Goal of the exercise:
The data must be written out once more, precisely as given.

════════

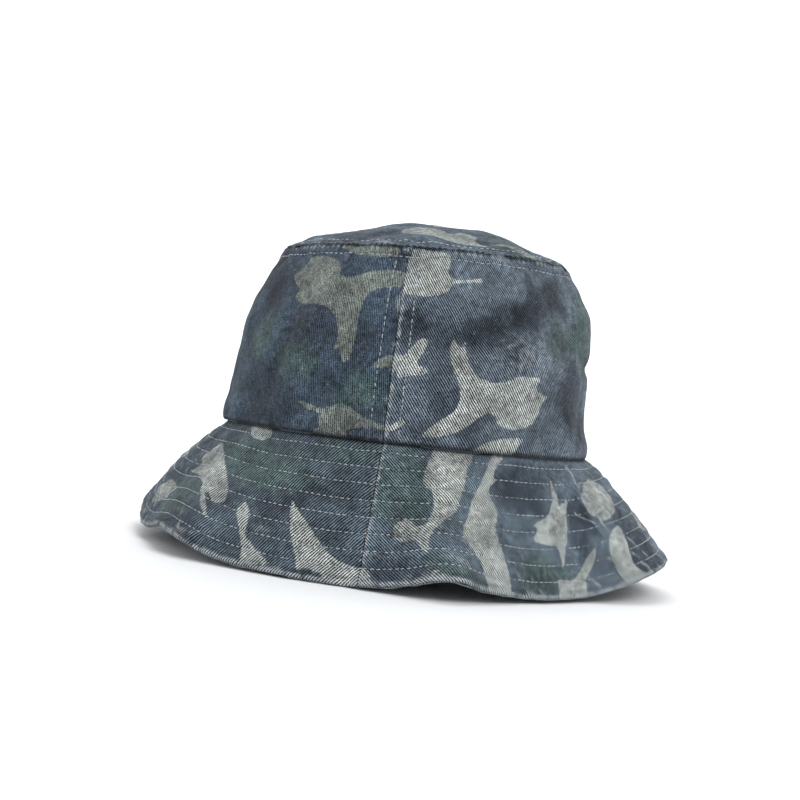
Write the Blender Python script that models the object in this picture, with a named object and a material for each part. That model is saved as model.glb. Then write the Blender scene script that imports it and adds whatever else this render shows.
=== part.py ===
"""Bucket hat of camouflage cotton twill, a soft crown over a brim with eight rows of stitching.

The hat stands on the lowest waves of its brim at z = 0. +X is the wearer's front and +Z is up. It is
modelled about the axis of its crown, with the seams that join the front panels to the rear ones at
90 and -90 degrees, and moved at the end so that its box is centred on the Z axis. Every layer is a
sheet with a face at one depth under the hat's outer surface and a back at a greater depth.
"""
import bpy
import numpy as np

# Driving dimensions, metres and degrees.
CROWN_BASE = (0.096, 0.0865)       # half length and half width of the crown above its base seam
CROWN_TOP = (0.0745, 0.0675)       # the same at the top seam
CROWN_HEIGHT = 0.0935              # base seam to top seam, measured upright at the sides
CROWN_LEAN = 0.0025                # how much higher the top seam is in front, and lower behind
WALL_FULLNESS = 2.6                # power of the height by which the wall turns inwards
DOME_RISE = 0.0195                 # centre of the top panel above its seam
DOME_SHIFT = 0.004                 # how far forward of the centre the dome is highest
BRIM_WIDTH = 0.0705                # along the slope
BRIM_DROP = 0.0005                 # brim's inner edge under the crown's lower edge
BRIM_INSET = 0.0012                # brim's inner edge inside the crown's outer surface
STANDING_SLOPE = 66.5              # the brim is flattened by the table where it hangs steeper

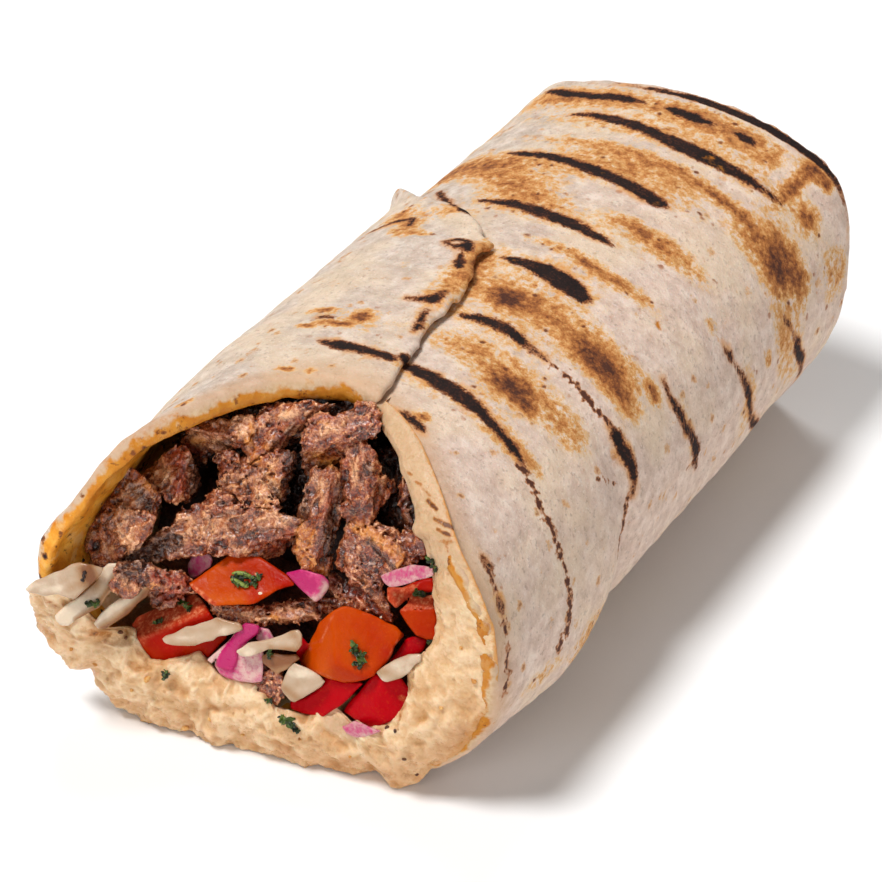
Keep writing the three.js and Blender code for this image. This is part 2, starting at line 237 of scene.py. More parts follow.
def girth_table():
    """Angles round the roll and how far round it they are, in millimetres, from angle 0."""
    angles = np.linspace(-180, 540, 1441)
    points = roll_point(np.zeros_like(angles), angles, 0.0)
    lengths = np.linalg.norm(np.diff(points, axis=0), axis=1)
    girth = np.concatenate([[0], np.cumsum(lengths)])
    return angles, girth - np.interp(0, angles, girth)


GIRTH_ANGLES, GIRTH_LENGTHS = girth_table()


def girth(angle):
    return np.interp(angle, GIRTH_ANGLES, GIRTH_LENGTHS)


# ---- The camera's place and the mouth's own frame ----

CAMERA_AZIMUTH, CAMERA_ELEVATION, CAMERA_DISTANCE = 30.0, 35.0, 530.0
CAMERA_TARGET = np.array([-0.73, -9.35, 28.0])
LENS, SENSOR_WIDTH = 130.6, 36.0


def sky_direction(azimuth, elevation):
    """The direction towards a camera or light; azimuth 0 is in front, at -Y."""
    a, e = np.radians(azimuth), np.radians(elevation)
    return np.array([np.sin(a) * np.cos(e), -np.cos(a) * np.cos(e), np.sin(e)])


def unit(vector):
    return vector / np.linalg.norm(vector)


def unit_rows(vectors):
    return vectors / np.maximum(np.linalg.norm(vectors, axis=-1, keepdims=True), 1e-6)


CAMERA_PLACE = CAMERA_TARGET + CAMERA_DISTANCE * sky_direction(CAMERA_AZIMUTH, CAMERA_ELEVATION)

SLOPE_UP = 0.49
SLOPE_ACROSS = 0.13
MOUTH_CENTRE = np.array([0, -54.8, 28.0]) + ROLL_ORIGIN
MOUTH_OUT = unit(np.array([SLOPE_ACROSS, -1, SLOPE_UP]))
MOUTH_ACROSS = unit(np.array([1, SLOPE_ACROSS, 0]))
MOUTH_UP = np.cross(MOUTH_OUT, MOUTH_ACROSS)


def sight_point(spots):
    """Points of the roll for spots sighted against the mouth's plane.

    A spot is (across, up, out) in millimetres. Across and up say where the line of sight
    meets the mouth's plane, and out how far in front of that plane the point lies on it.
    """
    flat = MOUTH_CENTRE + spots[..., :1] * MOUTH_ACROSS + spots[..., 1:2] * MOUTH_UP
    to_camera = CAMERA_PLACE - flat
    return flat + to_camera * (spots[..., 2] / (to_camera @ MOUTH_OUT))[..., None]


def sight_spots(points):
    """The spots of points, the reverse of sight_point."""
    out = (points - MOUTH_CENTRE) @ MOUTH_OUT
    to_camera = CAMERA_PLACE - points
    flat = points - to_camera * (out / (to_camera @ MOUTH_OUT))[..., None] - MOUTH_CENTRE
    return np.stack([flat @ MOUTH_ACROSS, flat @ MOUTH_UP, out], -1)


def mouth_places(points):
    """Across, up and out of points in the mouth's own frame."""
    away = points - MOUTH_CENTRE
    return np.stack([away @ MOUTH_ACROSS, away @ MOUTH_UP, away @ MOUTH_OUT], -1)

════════

Right answer:
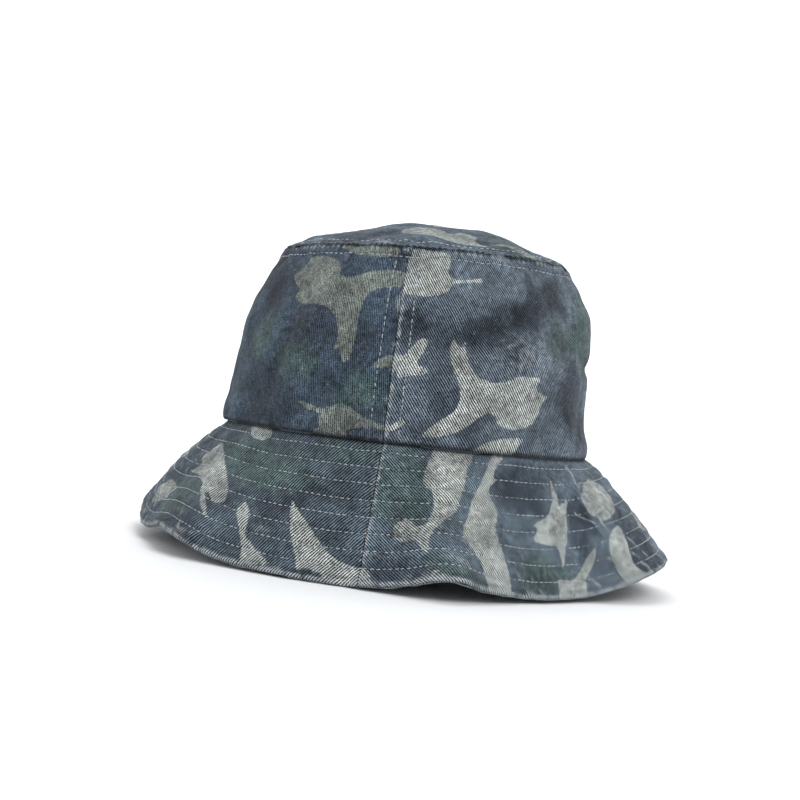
Write the Blender Python script that models the object in this picture, with a named object and a material for each part. That model is saved as model.glb. Then write the Blender scene script that imports it and adds whatever else this render shows.
=== part.py ===
"""Bucket hat of camouflage cotton twill, a soft crown over a brim with eight rows of stitching.

The hat stands on the lowest waves of its brim at z = 0. +X is the wearer's front and +Z is up. It is
modelled about the axis of its crown, with the seams that join the front panels to the rear ones at
90 and -90 degrees, and moved at the end so that its box is centred on the Z axis. Every layer is a
sheet with a face at one depth under the hat's outer surface and a back at a greater depth.
"""
import bpy
import numpy as np

# Driving dimensions, metres and degrees.
CROWN_BASE = (0.096, 0.0865)       # half length and half width of the crown above its base seam
CROWN_TOP = (0.0745, 0.0675)       # the same at the top seam
CROWN_HEIGHT = 0.0935              # base seam to top seam, measured upright at the sides
CROWN_LEAN = 0.0025                # how much higher the top seam is in front, and lower behind
WALL_FULLNESS = 2.6                # power of the height by which the wall turns inwards
DOME_RISE = 0.0195                 # centre of the top panel above its seam
DOME_SHIFT = 0.004                 # how far forward of the centre the dome is highest
BRIM_WIDTH = 0.0705                # along the slope
BRIM_DROP = 0.0005                 # brim's inner edge under the crown's lower edge
BRIM_INSET = 0.0012                # brim's inner edge inside the crown's outer surface
STANDING_SLOPE = 66.5              # the brim is flattened by the table where it hangs steeper

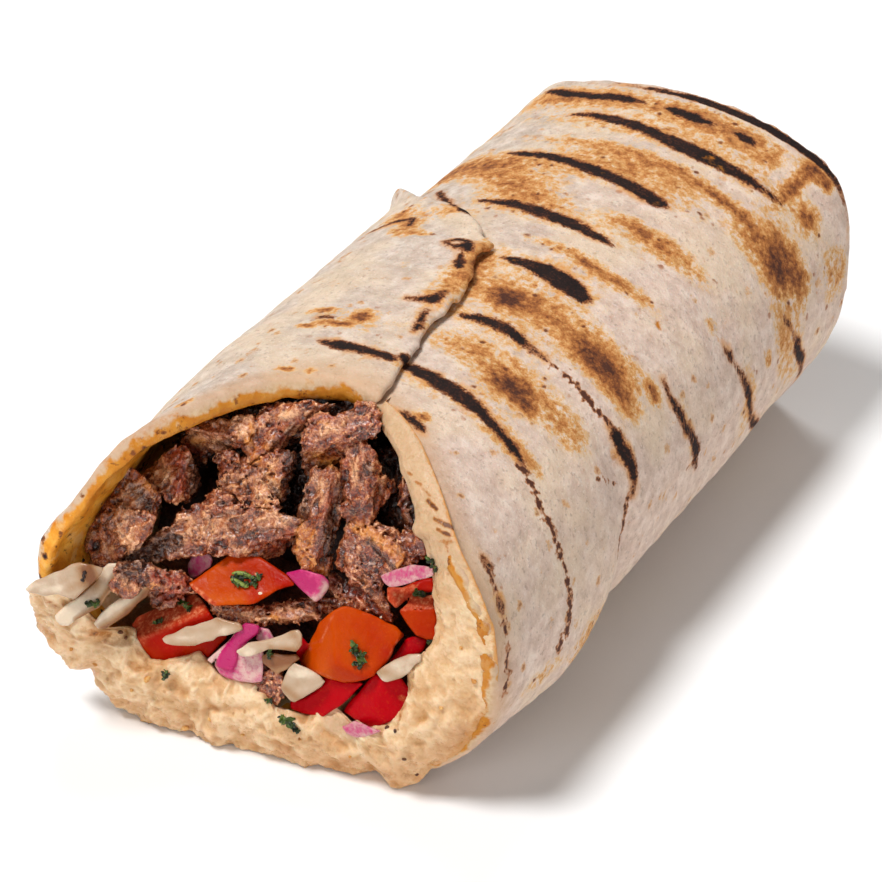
Keep writing the three.js and Blender code for this image. This is part 2, starting at line 237 of scene.py. More parts follow.
def girth_table():
    """Angles round the roll and how far round it they are, in millimetres, from angle 0."""
    angles = np.linspace(-180, 540, 1441)
    points = roll_point(np.zeros_like(angles), angles, 0.0)
    lengths = np.linalg.norm(np.diff(points, axis=0), axis=1)
    girth = np.concatenate([[0], np.cumsum(lengths)])
    return angles, girth - np.interp(0, angles, girth)


GIRTH_ANGLES, GIRTH_LENGTHS = girth_table()


def girth(angle):
    return np.interp(angle, GIRTH_ANGLES, GIRTH_LENGTHS)


# ---- The camera's place and the mouth's own frame ----

CAMERA_AZIMUTH, CAMERA_ELEVATION, CAMERA_DISTANCE = 30.0, 35.0, 530.0
CAMERA_TARGET = np.array([-0.73, -9.35, 28.0])
LENS, SENSOR_WIDTH = 130.6, 36.0


def sky_direction(azimuth, elevation):
    """The direction towards a camera or light; azimuth 0 is in front, at -Y."""
    a, e = np.radians(azimuth), np.radians(elevation)
    return np.array([np.sin(a) * np.cos(e), -np.cos(a) * np.cos(e), np.sin(e)])


def unit(vector):
    return vector / np.linalg.norm(vector)


def unit_rows(vectors):
    return vectors / np.maximum(np.linalg.norm(vectors, axis=-1, keepdims=True), 1e-6)


CAMERA_PLACE = CAMERA_TARGET + CAMERA_DISTANCE * sky_direction(CAMERA_AZIMUTH, CAMERA_ELEVATION)

SLOPE_UP = 0.49
SLOPE_ACROSS = 0.13
MOUTH_CENTRE = np.array([0, -54.8, 28.0]) + ROLL_ORIGIN
MOUTH_OUT = unit(np.array([SLOPE_ACROSS, -1, SLOPE_UP]))
MOUTH_ACROSS = unit(np.array([1, SLOPE_ACROSS, 0]))
MOUTH_UP = np.cross(MOUTH_OUT, MOUTH_ACROSS)


def sight_point(spots):
    """Points of the roll for spots sighted against the mouth's plane.

    A spot is (across, up, out) in millimetres. Across and up say where the line of sight
    meets the mouth's plane, and out how far in front of that plane the point lies on it.
    """
    flat = MOUTH_CENTRE + spots[..., :1] * MOUTH_ACROSS + spots[..., 1:2] * MOUTH_UP
    to_camera = CAMERA_PLACE - flat
    return flat + to_camera * (spots[..., 2] / (to_camera @ MOUTH_OUT))[..., None]


def sight_spots(points):
    """The spots of points, the reverse of sight_point."""
    out = (points - MOUTH_CENTRE) @ MOUTH_OUT
    to_camera = CAMERA_PLACE - points
    flat = points - to_camera * (out / (to_camera @ MOUTH_OUT))[..., None] - MOUTH_CENTRE
    return np.stack([flat @ MOUTH_ACROSS, flat @ MOUTH_UP, out], -1)


def mouth_places(points):
    """Across, up and out of points in the mouth's own frame."""
    away = points - MOUTH_CENTRE
    return np.stack([away @ MOUTH_ACROSS, away @ MOUTH_UP, away @ MOUTH_OUT], -1)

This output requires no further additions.